Summary
Salt-stung boardwalks, parasols like pale moons, and a jazz-tinted breeze set the stage for Fay, a parlormaid whose porcelain composure masks a mind ticking faster than the resort’s roulette wheels. Tasked with impersonating her dazzling mistress so that the latter may elope with a penniless violinist, Fay slips into silk stockings scented with another woman’s lavender, glides through candlelit ballrooms, and lets society believe the lie—while the lie, in turn, begins to believe in her. Each twilight brings new erotic geometry: a senator’s carnivorous smile, a camera-flash marriage proposal, a telegram that could unmask everything.
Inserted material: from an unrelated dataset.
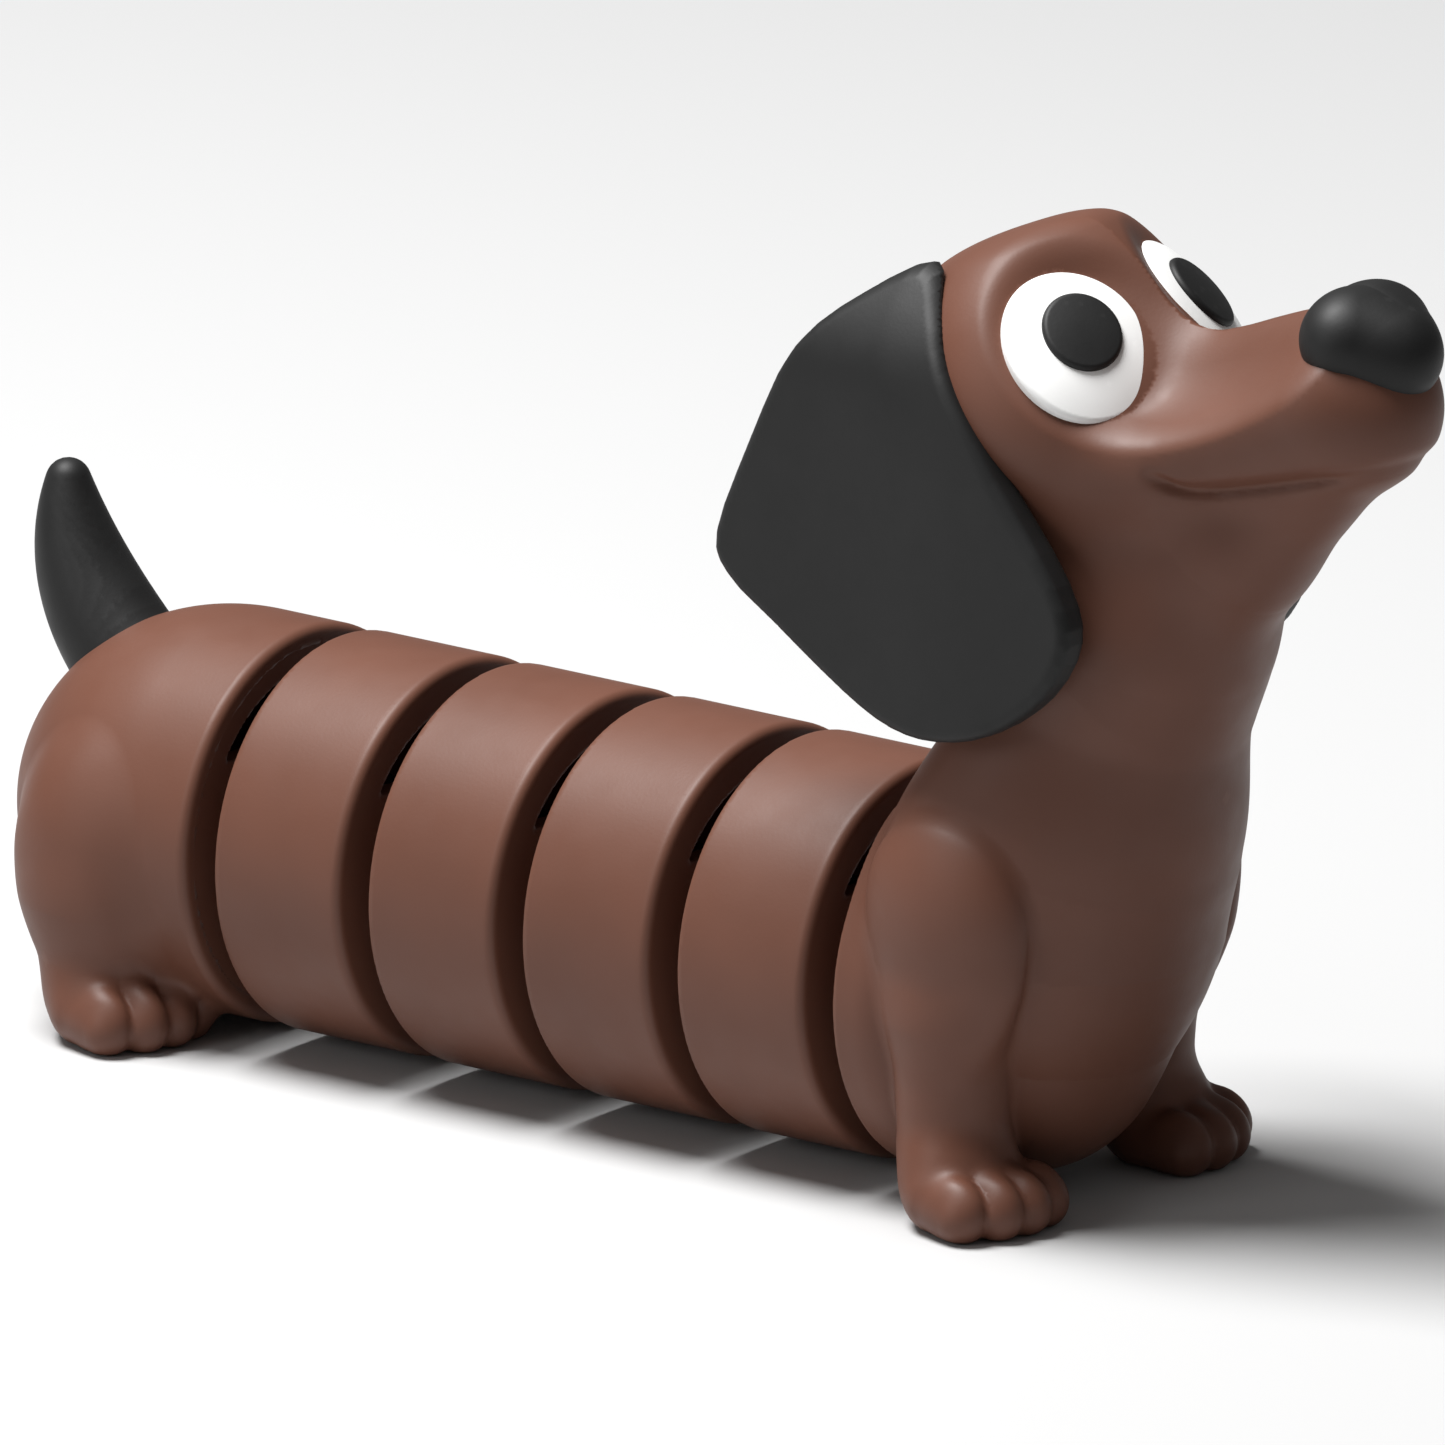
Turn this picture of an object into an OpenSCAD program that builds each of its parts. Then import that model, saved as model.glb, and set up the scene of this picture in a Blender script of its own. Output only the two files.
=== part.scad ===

Virginia Ware plays the employer like a champagne bubble—iridescent, fragile, gone in a sip—while Fay Tincher’s Fay is a slow-rolling storm, equal parts sphinx and slapstick. The plot pirouettes from farcical hide-and-seek inside a bathing machine to a nocturnal chase across moon-drenched dunes where silk shreds on thorns and every footprint is an accusation. When the final lens iris closes, the film leaves us tasting brine and betrayal, wondering whether the siren of the title is the sea, the mistress, or the maid who dared to dream above her station.
Synopsis
Fay agrees to pose as her mistress so that her mistress can marry the man of her choice.